Dans la vision du monde des chefs d’État à l’époque de la guerre froide, la bombe atomique est présentée comme un « instrument de paix », une « arme politique », destinée à montrer ses forces (potentielles) mais surtout pas à être utilisée, chaque partie d’un conflit militaire potentiel cherchant à éviter sa propre mort.
Pourtant, le monde a été proche de l’abîme, à plusieurs reprises suite à des événements potentiellement lourds de conséquences et, surtout, révélateurs de la perversité du système.

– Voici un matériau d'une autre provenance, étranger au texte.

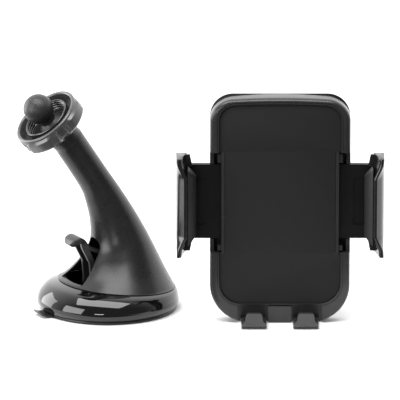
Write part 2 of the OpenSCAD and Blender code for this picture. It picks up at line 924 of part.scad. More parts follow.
gel_pad();
suction_cup();
base_frame();
base_ring();
arm_shell();
ball_stud();
base_screws();
plunger();
lever_pin();
lever();
collar_guide();
collar_nut();
thread_insert();
ball_seat();
collet();
front_shell();
face_pad();
back_cover();
retainer_plate();
retainer_screws();
back_screws();
pinion_axle();
torsion_spring();
button_spring();
pinion();
left_rack();
left_jaw();
left_jaw_pad();
left_jaw_screws();
right_rack();
right_jaw();
right_jaw_pad();
right_jaw_screws();
release_button();
pawl();
foot_slide();
foot_pads();
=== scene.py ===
# Looks of the car phone mount: materials, smooth pieces over the plain frame, a floor sheet and soft light.
import json
import math
import bmesh
import bpy
from mathutils import Matrix, Vector


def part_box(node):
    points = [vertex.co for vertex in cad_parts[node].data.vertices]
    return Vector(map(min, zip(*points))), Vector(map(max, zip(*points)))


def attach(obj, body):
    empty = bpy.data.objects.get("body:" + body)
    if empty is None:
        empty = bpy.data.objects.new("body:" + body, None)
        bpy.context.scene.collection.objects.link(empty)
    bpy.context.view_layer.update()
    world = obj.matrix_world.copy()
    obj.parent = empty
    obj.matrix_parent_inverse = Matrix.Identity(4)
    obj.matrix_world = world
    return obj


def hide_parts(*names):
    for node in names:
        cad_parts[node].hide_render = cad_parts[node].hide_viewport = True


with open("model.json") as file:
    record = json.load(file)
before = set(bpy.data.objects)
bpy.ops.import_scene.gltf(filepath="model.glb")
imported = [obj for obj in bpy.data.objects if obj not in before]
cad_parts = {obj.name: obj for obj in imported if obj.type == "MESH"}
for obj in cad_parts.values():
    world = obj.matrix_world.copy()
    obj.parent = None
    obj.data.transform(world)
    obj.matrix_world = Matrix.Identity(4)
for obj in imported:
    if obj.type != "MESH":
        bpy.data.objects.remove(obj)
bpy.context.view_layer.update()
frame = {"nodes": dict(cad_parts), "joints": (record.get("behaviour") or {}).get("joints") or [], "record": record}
nodes = frame["nodes"]
joints = {j["name"]: j for j in frame["joints"]}
MM = 0.001
SHARP_ANGLE = math.radians(35)
CAP_SIDES = 20
collection = bpy.context.scene.collection

# ---------------------------------------------------------------- places, from the frame

ball_centre = Vector(joints["collar_turn"]["pos_m"])
neck_axis = Vector(joints["collar_turn"]["axis"]).normalized()
socket_centre = Vector(joints["ball_tilt"]["pos_m"])
shell_low, shell_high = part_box("front_shell")
lean = math.atan2(neck_axis.y, neck_axis.x)
neck_tilt = math.acos(neck_axis.z)

STAND = Matrix.Rotation(lean, 4, "Z")
NECK = Matrix.Translation(ball_centre) @ STAND @ Matrix.Rotation(neck_tilt, 4, "Y")
CRADLE = Matrix.Translation(((shell_low.x + shell_high.x) / 2, shell_low.y, 0))
grip_z = socket_centre.z / MM

# ---------------------------------------------------------------- materials


def new_material(name):
    """A new node material, its node tree and its Principled shader."""
    mat = bpy.data.materials.new(name)
    mat.use_nodes = True
    shader = mat.node_tree.nodes["Principled BSDF"]
    return mat, mat.node_tree, shader


def noise(tree, scale, detail=3.0, roughness=0.55):
    """A noise texture in object space, its scale in features per metre."""
    where = tree.nodes.new("ShaderNodeTexCoord")
    tex = tree.nodes.new("ShaderNodeTexNoise")
    tex.inputs["Scale"].default_value = scale
    tex.inputs["Detail"].default_value = detail
    tex.inputs["Roughness"].default_value = roughness
    tree.links.new(where.outputs["Object"], tex.inputs["Vector"])
    return tex


def ramp(tree, source, stops):
    """A colour ramp through (position, (r, g, b)) stops."""
    node = tree.nodes.new("ShaderNodeValToRGB")
    while len(node.color_ramp.elements) < len(stops):
        node.color_ramp.elements.new(0.5)
    for element, (at, colour) in zip(node.color_ramp.elements, stops):
        element.position = at
        element.color = (*colour, 1)
    tree.links.new(source, node.inputs["Fac"])
    return node


def spread(tree, source, low, high):
    """Maps a texture's middle range on to low..high."""
    node = tree.nodes.new("ShaderNodeMapRange")
    node.inputs["From Min"].default_value = 0.3
    node.inputs["From Max"].default_value = 0.7
    node.inputs["To Min"].default_value = low
    node.inputs["To Max"].default_value = high
    tree.links.new(source, node.inputs["Value"])
    return node


def bump(tree, shader, source, strength, distance):
    """Bump from a texture, its height in metres."""
    node = tree.nodes.new("ShaderNodeBump")
    node.inputs["Strength"].default_value = strength
    node.inputs["Distance"].default_value = distance
    tree.links.new(source, node.inputs["Height"])
    tree.links.new(node.outputs["Normal"], shader.inputs["Normal"])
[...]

Du 2 au 11 novembre 1983, la guerre nucléaire a ainsi failli éclater. L’Otan effectua de grandes manœuvres militaires intitulées « Able Archer 1983 » (« Archer habile ») dans plusieurs parties de l’Europe de l’Ouest, ce qui impliquaient la simulation d’une attaque nucléaire contre l’URSS. Au début de l’exercice, les troupes de l’Otan avaient suivi la consigne de couper la totalité des communications radio et de simuler le niveau d’alerte le plus élevé. Or, en raison d’une erreur d’analyse, le KGB soviétique – qui n’arrivait plus à tirer d’information des communications de l’adversaire – a considéré pendant plusieurs jours que le niveau d’alerte était réel, et qu’il s’agissait d’une attaque militaire authentique en préparation. Une dizaine d’avions soviétiques stationnés en Pologne et en RDA furent alors dotés de têtes nucléaires. L’escalade put être stoppée parce que d’autres analyses parvinrent à la direction du KGB.

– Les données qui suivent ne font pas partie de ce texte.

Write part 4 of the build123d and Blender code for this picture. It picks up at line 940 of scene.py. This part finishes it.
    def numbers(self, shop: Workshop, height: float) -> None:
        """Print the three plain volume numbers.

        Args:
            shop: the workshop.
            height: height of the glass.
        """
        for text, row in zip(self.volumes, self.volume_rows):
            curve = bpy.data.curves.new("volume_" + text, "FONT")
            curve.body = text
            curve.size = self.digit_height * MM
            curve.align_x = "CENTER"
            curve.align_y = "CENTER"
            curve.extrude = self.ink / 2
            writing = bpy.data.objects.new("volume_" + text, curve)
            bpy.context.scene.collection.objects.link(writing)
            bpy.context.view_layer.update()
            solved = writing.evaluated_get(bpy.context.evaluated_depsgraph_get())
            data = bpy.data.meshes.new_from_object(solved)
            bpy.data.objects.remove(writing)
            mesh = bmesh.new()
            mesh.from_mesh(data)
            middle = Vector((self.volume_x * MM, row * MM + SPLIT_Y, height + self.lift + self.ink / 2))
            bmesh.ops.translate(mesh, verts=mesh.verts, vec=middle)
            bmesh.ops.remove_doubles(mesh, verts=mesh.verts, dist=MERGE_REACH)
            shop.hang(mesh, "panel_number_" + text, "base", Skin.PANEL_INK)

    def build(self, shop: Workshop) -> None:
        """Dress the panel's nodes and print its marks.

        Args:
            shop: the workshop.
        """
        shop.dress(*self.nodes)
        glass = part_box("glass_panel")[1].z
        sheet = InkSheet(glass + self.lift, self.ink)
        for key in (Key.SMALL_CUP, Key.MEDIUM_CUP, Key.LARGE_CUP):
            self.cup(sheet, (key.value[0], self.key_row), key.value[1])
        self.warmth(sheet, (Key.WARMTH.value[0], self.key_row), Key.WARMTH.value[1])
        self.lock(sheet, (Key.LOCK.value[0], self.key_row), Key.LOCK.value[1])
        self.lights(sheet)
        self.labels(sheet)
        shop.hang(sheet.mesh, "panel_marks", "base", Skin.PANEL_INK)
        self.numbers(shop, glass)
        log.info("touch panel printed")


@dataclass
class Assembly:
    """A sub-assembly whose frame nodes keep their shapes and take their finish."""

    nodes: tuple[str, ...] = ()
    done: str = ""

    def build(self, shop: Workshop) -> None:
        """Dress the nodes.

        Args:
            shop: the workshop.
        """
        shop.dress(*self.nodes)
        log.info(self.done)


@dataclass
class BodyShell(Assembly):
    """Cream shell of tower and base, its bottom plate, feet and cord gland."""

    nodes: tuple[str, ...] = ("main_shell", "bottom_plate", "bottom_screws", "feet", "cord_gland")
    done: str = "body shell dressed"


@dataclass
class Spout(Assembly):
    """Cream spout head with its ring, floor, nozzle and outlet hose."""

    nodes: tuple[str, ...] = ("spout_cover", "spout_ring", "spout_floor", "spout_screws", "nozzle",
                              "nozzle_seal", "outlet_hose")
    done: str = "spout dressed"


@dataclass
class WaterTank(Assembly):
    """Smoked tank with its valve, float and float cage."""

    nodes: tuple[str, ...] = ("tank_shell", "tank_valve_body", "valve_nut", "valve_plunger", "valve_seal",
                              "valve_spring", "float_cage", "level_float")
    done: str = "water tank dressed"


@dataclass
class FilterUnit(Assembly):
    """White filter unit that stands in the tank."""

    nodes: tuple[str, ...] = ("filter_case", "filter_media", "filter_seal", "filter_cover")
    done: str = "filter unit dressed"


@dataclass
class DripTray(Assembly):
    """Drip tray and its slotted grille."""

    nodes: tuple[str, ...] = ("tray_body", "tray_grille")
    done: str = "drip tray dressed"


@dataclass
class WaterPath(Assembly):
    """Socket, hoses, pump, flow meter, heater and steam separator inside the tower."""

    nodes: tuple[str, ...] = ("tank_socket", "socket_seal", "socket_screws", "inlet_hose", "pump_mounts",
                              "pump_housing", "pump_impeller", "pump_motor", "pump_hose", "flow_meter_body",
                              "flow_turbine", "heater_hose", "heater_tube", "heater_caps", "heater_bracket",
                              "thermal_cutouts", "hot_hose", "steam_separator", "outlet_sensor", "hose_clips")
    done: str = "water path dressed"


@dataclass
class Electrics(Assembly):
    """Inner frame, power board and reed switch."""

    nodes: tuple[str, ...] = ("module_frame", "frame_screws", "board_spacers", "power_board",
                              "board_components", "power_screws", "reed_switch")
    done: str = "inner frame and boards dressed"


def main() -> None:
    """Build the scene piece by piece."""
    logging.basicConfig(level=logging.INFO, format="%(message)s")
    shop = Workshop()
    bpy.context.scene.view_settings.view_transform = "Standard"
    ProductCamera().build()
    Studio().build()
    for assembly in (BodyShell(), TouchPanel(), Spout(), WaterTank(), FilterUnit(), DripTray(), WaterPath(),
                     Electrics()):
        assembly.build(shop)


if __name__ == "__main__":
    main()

Un mois et demi plus tôt, le 26 septembre 1983, l’escalade guerrière avait également pu être évitée in extremis. Elle s’était engagée du fait d’erreurs d’interprétation d’images satellites soviétiques…
La folie de la dissuasion
Au-delà d’événements accidentels, le contexte politique et militaire avait grandement favorisé un tel risque. Le climat général était tendu : le 1er septembre de la même année, l’URSS avait abattu un avion civil sud-coréen (269 personnes à bord) sur l’océan Pacifique, estimant probablement qu’il s’agissait d’un avion d’espionnage étatsunien. Mais un autre facteur pesait plus lourd encore.

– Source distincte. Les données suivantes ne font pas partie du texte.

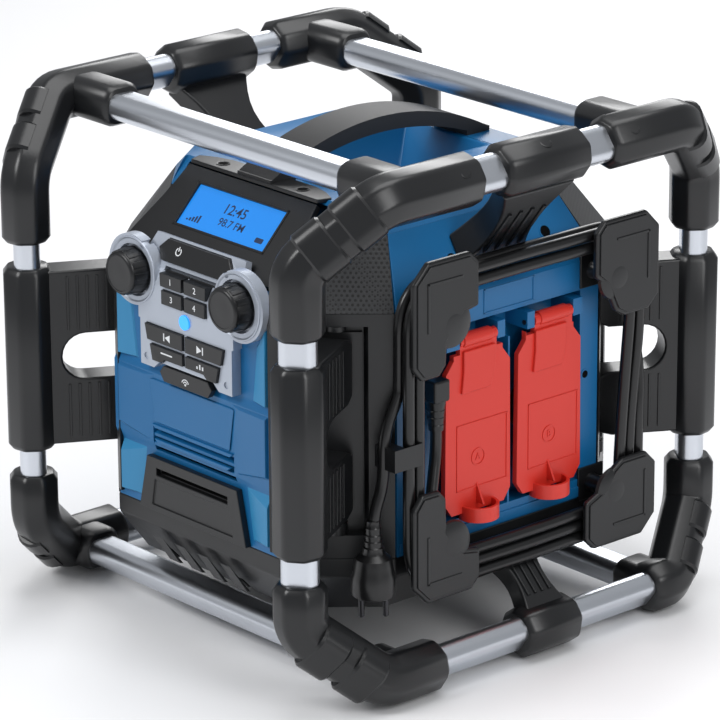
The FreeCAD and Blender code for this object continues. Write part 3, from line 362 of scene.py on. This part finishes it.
for (sx, sy), nm in NM.items():
    for top in (True, False):
        zr, zb, ze = (ZT, ZL1, 306.0) if top else (ZB, ZL0, 109.0)
        ye = {(-1, 1): -64.0, (1, 1): 74.0, (-1, 0): -101.0, (1, 0): 128.0}[(sy, int(top))]
        yx = YX[("f" if sy < 0 else "r") + ("t" if top else "b")]; xe = 138.0 if top else 165.0
        dz = 1 if top else -1
        a = Vector((sx*XV, sy*YV, ze)); b = Vector((sx*XV, sy*YV, zb)); c = Vector((sx*XW, sy*YB, zr)); d = Vector((sx*XW, ye, zr))
        P = bez_path([a + Vector((0, 0, dz*5)), b, c, d + Vector((0, sy*5, 0))], 27.0)
        if abs(d.y-c.y) < 34: P = bez_path([a + Vector((0, 0, dz*5)), b, c, d + Vector((0, sy*5, 0))], 20.0)
        P = [a, a + Vector((0, 0, dz*0.8))] + P + [d + Vector((0, sy*0.8, 0)), d]
        sc = [0.80, 0.84] + [1.0]*(len(P)-4) + [0.84, 0.80]
        V0 = (sx*0.60, sy*0.80, 0)
        name = "corner_%s_%s" % ("top" if top else "bottom", nm)
        o = sweep(name + "_v", P, SECT, sc, V0, "cage_black", ang=50)
        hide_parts(name)
        # stub for the cross rail
        q = Vector((sx*(XW-4), yx, zr)); r_ = Vector((sx*(xe+5), yx, zr)); e = Vector((sx*xe, yx, zr))
        sweep(name + "_stub", [q, r_, e + Vector((sx*0.8, 0, 0)), e], rrect(38, 34, 12, 5), [1.0, 1.0, 0.86, 0.82], (0, 0, 1 if top else -1), "cage_black", ang=50)
        # raised grip pads on the outer side of the diagonal
        dirn = (c-b).normalized(); nout = Vector((sx*0.60, sy*0.80, 0)); 
        T0 = Vector((0, 0, dz)); qn = T0.rotation_difference(dirn); nv = (qn @ nout); nv = (nv - dirn*nv.dot(dirn)).normalized()
        L = (c-b).length
        halfsec = [(u, v) for u, v in rrect(42.5, 40, 12.5, 5) if v > 3.0]
        halfsec = [(21.25, 3.0)] + halfsec + [(-21.25, 3.0)]
        for s0, s1 in ((0.13, 0.46), (0.58, 0.91)):
            p0 = b + dirn*(L*s0); p1 = b + dirn*(L*s1)
            sweep(name + "_pad", [p0, p0 + dirn*2.2, p1 - dirn*2.2, p1], halfsec, [0.955, 1.035, 1.035, 0.955], nv, "cage_black", ang=30)
        # socket screws
        nf = Vector((sx*0.60, sy*0.80, 0)).normalized()
        screw(name + "_s1", Vector((sx*XV, sy*YV, ze + dz*20)) + nf*18.9, nf)
        if top:
            nr = Vector((sx*0.78, 0, 0.62)).normalized()
            screw(name + "_s2", Vector((sx*XW, ye + sy*20, zr)) + nr*19.0, nr)

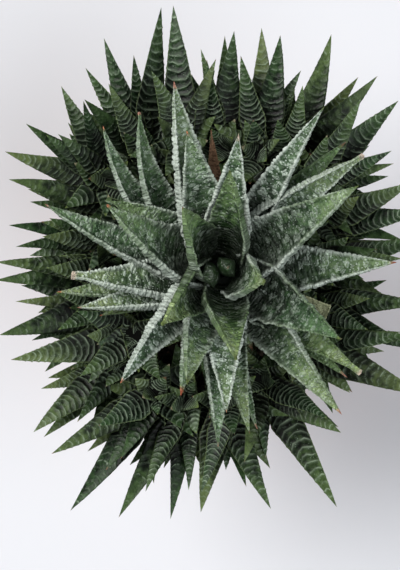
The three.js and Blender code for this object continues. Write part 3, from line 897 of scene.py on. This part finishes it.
def leaf_paint_tree():
    """The colours, gloss and fine relief of a leaf's skin, for both kinds of rosette."""
    inputs = dict.fromkeys(LEAF_COLOURS, "Color") | dict.fromkeys(LEAF_AMOUNTS, "Float")
    outputs = {"Color": "Color", "Roughness": "Float", "Height": "Float"}
    tree, given = new_tree("Leaf paint", "ShaderNodeTree", inputs, outputs)
    dark_and_shaded_root_color, face_color, tip_color, line_color, rim_color, spot_color = (
        given[name] for name in LEAF_COLOURS
    )
    scale, share, blister, ripple, lines, rims, bands, variety = (
        given[name] for name in LEAF_AMOUNTS
    )
    skin = painted(tree, "skin") * (1 / MM)
    across, along, leaf_number = parts_of(skin)
    place, rim, band = parts_of(painted(tree, "place"))
    ridge = painted(tree, "ridge", "Fac")
    tone, bloom, dry = parts_of(painted(tree, "look"))
    tint = painted(tree, "tint", "Color")
    cloud = noise(skin, 0.09, 3) - 0.5
    grain = noise(skin, 1.3, 3) - 0.5
    mottle = noise(skin, 0.35, 4, 0.6) - 0.5

    # The body: dark at the root, partly the leaf's own green and partly painted shade, reaching furthest
    # up the inner leaves; paler and yellower near the tip, mottled all over
    inner = greater(1 - bloom * 1.4, 0.15)
    lit = place + cloud * 0.6 + mottle * 0.7 - inner * ripple * 0.16
    body = mix(dark_and_shaded_root_color, face_color, ramp(lit, 0.2, 0.68))
    warm = ramp(place + cloud * 0.7 + mottle * 0.9, 0.4, 1.0)
    body = mix(body, tip_color, warm * 0.85)
    body = body * (1 + tone * variety + grain + mottle * 1.4)
    body = body * vector_of(tree, 1 + tone * variety * 0.5, 1.0, 1 - inner * ripple * 0.18)

    # Ripples and fine folds across the leaf, which fade towards its tip
    curved = along + across * across * RIPPLE_CURVE
    wave = arithmetic("SINE", curved * RIPPLE_TURN + noise(skin, 0.2, 3) * 12, 0.0)
    calm = ramp(place + cloud * 0.8 + mottle * 0.6, 0.8, 0.3) * ripple * (1 - rim)
    body = mix(body, tip_color, ramp(wave, 0.3, 1.0) * calm * inner * (0.16 + mottle * 0.8))
    streak = noise(vector_of(tree, across * 0.25, along * 1.1, leaf_number), 1.0, 2, 0.6)
    fold = ramp(streak, 0.5, 0.62) * calm
    body = mix(body, mix(tip_color, spot_color, bloom), fold * (0.1 + mottle * 0.5))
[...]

Depuis l’élection du nouveau président Ronald Reagan en novembre 1980, et le lancement d’un gigantesque programme de réarmement, des cercles politiques et militaires influents aux USA avaient entamé une réflexion sur le thème : « Comment rendre gérable, et gagnable, une guerre nucléaire ? » Jusqu’au milieu des années 1980, le programme connu sous le nom de « Star Wars » (« Guerre des étoiles ») et le sigle SDI (pour « Initiative de défense stratégique ») visait à développer des boucliers sous forme de satellites spatiaux afin d’empêcher des fusées soviétiques d’atteindre leurs cibles nord-américaines.
La fin de la guerre froide a éloigné la menace à court terme d’une guerre nucléaire, sans pour autant que la politique de la dissuasion nucléaire soit remise en cause, bien au contraire. Ainsi, en avril 1986, lors du bombardement des villes libyennes de Tripoli et Benghazi – pour « se venger » d’un attentat terroriste attribué à Kadhafi – les USA firent monter les têtes nucléaires sur des fusées placées dans le sud-ouest de l’Allemagne fédérale, n’étant pas certains de la réaction soviétique.
Aujourd’hui, ce n’est plus une guerre entre deux blocs qui nous menace, mais toujours les mêmes folles élucubrations militaristes exacerbées par la montée des tensions internationales.